EXERCISE PROMPT> Find the string "pose" in the listing and report every line that has it.

[Rows from an object dataset]
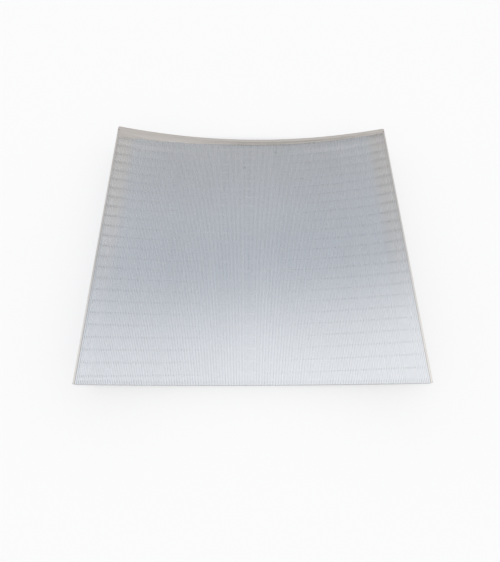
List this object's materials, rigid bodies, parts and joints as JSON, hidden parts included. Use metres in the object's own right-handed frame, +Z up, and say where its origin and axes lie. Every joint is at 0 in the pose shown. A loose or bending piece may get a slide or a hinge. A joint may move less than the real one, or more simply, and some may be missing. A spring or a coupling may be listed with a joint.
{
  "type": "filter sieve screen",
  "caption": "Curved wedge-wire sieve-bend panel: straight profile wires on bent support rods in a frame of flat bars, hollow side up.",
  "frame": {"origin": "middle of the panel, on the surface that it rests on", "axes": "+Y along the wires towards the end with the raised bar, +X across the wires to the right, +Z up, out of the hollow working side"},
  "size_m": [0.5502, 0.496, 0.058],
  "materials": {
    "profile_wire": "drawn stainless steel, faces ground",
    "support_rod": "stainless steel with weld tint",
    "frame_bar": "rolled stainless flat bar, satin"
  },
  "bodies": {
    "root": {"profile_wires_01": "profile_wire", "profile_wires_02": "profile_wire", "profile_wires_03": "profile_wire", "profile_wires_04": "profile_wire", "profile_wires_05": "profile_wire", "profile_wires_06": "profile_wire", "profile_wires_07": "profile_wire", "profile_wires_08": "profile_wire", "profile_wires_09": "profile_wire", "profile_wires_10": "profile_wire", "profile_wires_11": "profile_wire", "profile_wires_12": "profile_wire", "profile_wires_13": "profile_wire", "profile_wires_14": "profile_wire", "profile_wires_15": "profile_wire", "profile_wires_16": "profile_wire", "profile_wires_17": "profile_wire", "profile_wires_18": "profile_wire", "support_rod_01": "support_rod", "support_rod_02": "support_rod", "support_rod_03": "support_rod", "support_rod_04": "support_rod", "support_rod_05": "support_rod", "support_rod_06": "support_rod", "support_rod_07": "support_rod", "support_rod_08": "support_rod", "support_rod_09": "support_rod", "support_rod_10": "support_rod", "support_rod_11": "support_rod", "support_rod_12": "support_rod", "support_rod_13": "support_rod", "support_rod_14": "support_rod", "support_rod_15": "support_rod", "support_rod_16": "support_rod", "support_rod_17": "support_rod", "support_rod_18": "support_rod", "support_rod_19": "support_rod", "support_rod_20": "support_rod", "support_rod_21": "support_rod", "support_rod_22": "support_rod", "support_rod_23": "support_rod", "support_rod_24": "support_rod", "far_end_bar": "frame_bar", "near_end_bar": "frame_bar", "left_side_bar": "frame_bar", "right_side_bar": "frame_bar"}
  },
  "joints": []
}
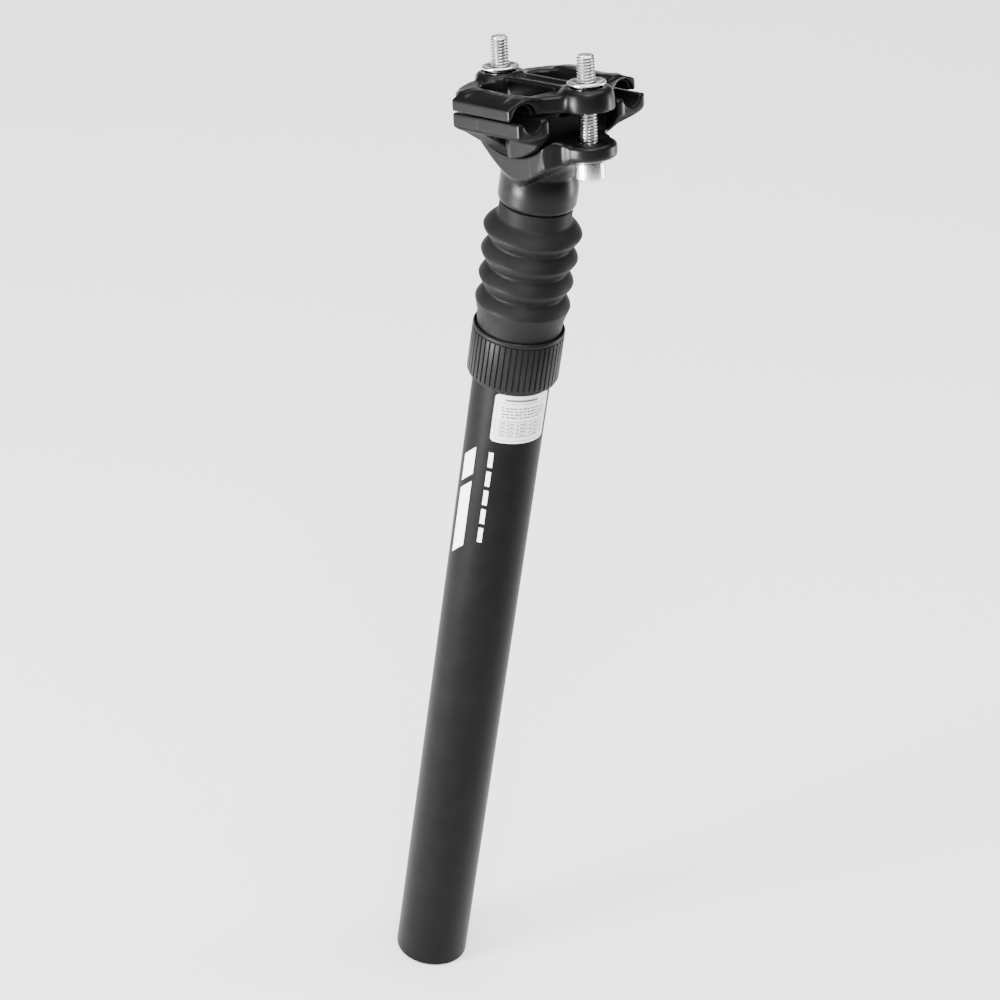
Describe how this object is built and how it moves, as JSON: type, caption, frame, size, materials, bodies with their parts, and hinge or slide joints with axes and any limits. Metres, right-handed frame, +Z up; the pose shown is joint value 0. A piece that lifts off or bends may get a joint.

ANSWER TO THE PROBLEM>
List this object's materials, rigid bodies, parts and joints as JSON, hidden parts included. Use metres in the object's own right-handed frame, +Z up, and say where its origin and axes lie. Every joint is at 0 in the pose shown. A loose or bending piece may get a slide or a hinge. A joint may move less than the real one, or more simply, and some may be missing. A spring or a coupling may be listed with a joint.
Describe how this object is built and how it moves, as JSON: type, caption, frame, size, materials, bodies with their parts, and hinge or slide joints with axes and any limits. Metres, right-handed frame, +Z up; the pose shown is joint value 0. A piece that lifts off or bends may get a joint.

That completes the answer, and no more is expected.